▶ **Do this**
Give again, word for word, each line from the top of the listing through the line that holds "on its side.".

------------------------------------------------------------------------

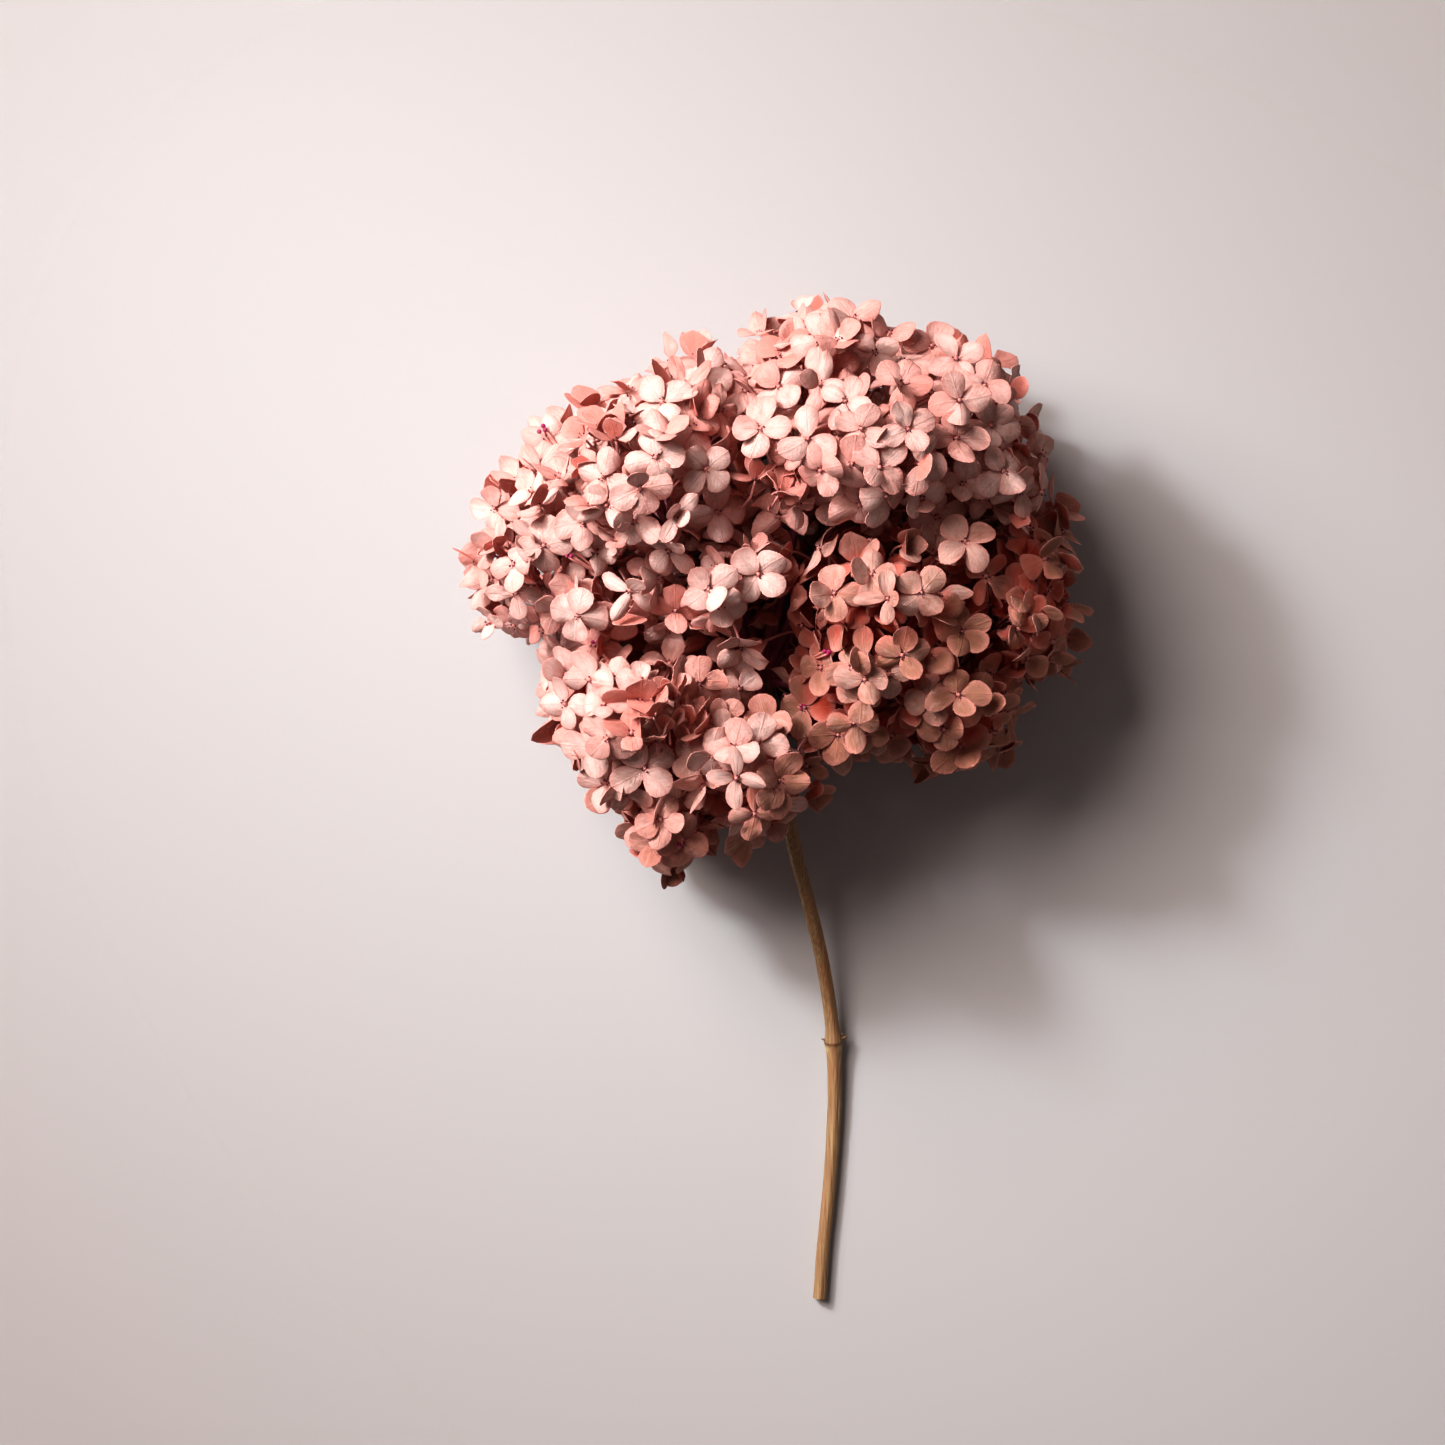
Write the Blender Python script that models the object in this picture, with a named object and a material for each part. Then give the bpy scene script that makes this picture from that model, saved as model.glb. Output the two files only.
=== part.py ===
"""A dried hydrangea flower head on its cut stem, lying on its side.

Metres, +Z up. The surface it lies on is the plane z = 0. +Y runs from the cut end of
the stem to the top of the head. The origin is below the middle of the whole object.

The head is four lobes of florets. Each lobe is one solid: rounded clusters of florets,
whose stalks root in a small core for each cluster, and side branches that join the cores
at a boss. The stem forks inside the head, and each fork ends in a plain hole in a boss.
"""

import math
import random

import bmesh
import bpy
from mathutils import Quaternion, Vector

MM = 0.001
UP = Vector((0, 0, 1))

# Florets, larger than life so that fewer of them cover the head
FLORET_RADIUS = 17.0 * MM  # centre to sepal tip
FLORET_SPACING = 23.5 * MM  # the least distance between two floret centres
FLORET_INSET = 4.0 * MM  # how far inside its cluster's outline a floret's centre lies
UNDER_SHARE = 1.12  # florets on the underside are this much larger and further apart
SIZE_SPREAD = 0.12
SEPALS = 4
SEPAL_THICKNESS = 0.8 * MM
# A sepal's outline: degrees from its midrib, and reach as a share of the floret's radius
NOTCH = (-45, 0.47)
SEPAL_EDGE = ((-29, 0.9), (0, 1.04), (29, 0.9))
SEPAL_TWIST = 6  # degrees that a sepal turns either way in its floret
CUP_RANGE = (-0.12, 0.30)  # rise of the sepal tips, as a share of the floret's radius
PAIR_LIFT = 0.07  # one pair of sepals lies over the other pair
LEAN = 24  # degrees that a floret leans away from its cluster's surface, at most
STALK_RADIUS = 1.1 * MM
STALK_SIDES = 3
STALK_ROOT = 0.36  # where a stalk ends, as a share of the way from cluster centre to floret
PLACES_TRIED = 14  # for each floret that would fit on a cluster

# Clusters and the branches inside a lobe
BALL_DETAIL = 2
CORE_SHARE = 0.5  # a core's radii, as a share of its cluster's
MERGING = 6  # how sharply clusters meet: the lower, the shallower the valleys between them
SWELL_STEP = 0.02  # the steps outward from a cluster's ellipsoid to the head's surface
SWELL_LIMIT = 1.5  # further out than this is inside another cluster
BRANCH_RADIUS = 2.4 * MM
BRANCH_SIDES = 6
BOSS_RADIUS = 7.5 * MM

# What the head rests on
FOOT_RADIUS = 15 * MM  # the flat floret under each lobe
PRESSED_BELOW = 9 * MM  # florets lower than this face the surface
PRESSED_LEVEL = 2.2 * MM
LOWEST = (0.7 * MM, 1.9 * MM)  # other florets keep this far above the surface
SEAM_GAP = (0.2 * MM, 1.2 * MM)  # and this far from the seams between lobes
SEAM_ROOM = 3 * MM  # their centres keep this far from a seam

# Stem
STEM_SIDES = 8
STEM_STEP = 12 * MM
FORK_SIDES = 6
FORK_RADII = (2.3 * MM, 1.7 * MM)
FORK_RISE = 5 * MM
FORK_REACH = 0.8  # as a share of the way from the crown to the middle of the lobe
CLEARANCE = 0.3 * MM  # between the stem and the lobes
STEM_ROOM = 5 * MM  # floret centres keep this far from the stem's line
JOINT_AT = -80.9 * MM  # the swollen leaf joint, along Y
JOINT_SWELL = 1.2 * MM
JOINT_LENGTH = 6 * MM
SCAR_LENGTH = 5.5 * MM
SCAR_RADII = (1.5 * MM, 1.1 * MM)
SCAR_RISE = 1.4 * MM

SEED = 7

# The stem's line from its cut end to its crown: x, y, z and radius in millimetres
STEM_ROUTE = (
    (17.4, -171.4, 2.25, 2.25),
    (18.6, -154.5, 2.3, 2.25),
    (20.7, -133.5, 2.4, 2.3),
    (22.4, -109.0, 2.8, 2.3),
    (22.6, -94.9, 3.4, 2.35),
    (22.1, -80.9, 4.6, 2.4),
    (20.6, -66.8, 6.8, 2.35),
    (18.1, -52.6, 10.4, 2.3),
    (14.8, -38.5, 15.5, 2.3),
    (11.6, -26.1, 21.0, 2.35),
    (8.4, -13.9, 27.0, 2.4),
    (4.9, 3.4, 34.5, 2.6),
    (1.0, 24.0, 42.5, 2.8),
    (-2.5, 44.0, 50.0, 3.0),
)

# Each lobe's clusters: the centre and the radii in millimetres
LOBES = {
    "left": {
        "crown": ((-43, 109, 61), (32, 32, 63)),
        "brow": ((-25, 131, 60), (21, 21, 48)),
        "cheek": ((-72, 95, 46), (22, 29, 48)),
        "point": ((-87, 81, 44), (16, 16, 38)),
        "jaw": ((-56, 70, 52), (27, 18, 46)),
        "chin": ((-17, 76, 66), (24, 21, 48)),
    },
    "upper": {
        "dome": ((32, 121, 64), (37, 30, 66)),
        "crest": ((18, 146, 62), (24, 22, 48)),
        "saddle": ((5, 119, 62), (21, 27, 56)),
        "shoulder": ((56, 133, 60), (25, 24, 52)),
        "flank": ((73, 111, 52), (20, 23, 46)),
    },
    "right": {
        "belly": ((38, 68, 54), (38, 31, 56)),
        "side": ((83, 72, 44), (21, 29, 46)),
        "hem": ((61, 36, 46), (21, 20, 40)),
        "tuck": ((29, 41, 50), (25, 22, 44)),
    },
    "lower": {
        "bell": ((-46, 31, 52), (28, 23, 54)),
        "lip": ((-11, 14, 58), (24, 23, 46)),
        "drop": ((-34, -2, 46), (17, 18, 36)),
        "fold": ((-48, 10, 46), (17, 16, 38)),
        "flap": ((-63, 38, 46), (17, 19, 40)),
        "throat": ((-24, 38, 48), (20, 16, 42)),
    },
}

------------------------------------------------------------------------

▶ **Output below**
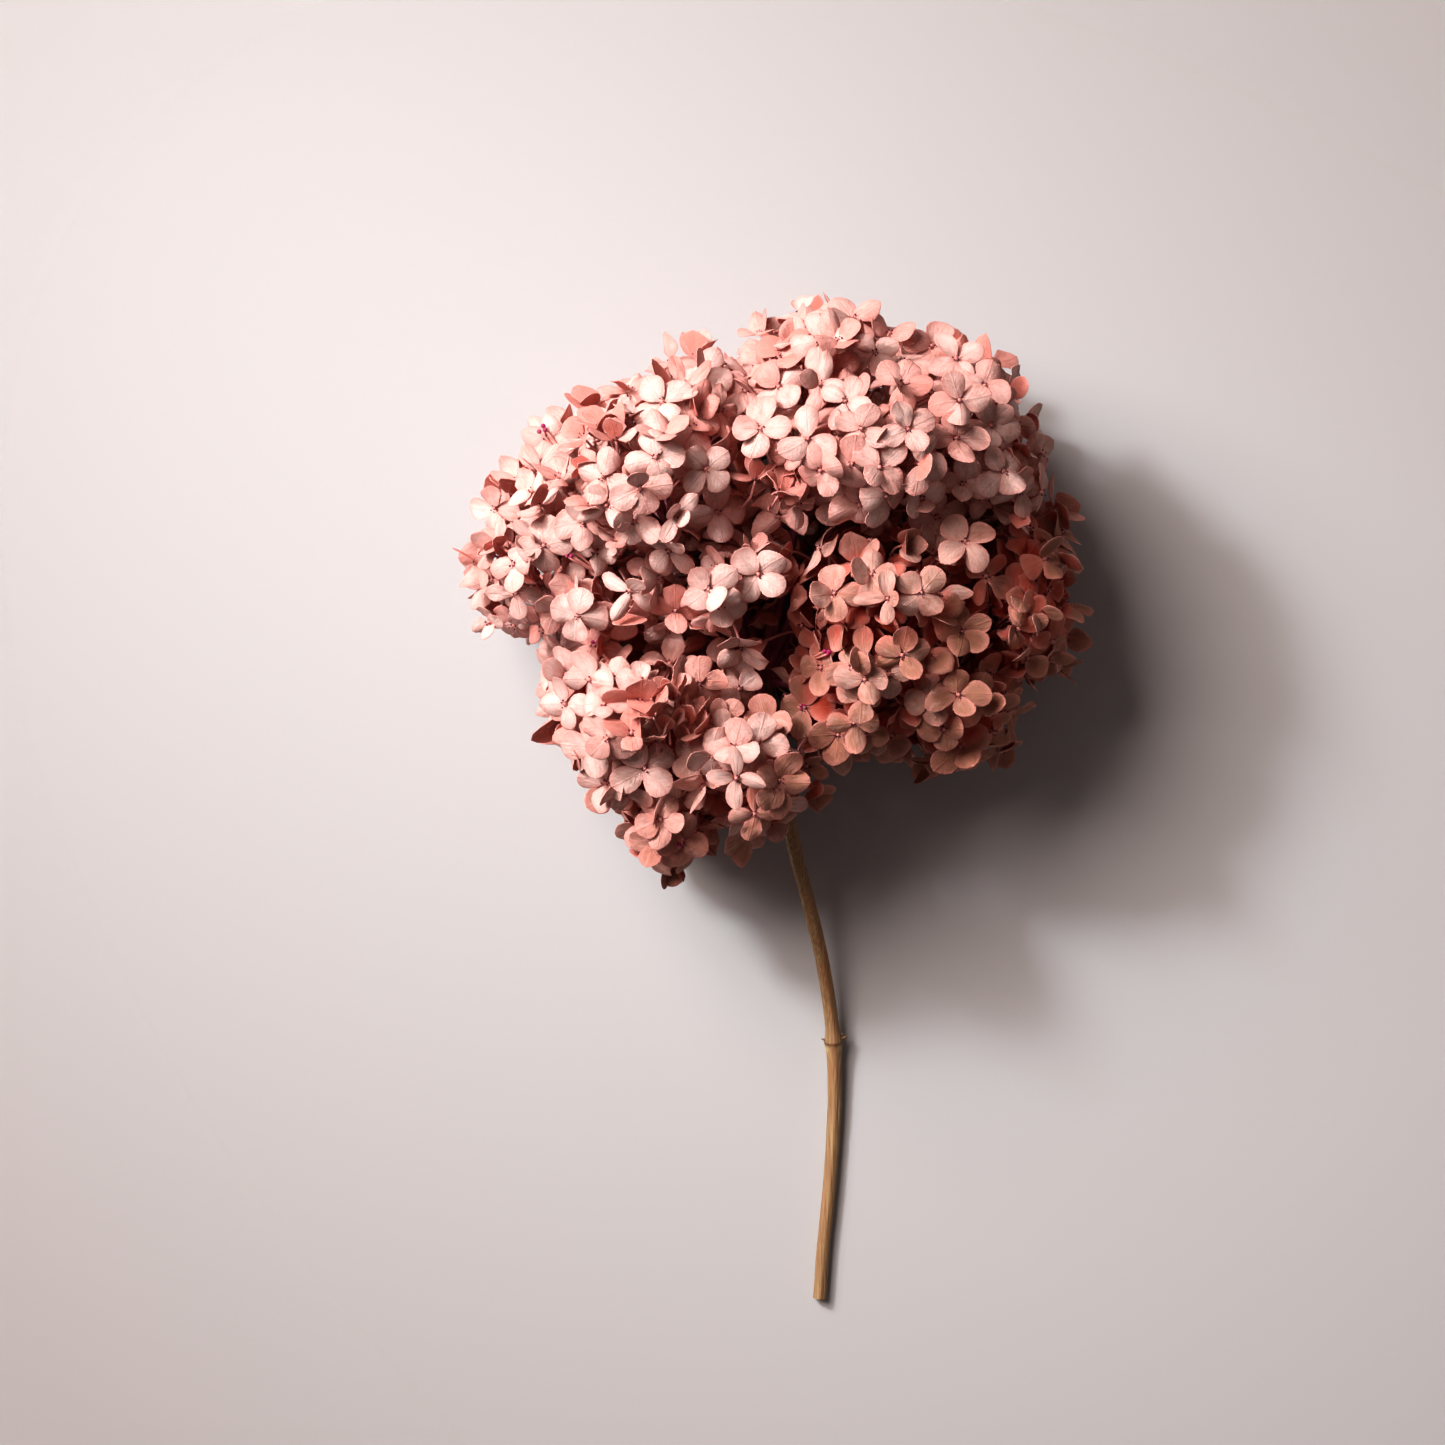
Write the Blender Python script that models the object in this picture, with a named object and a material for each part. Then give the bpy scene script that makes this picture from that model, saved as model.glb. Output the two files only.
=== part.py ===
"""A dried hydrangea flower head on its cut stem, lying on its side.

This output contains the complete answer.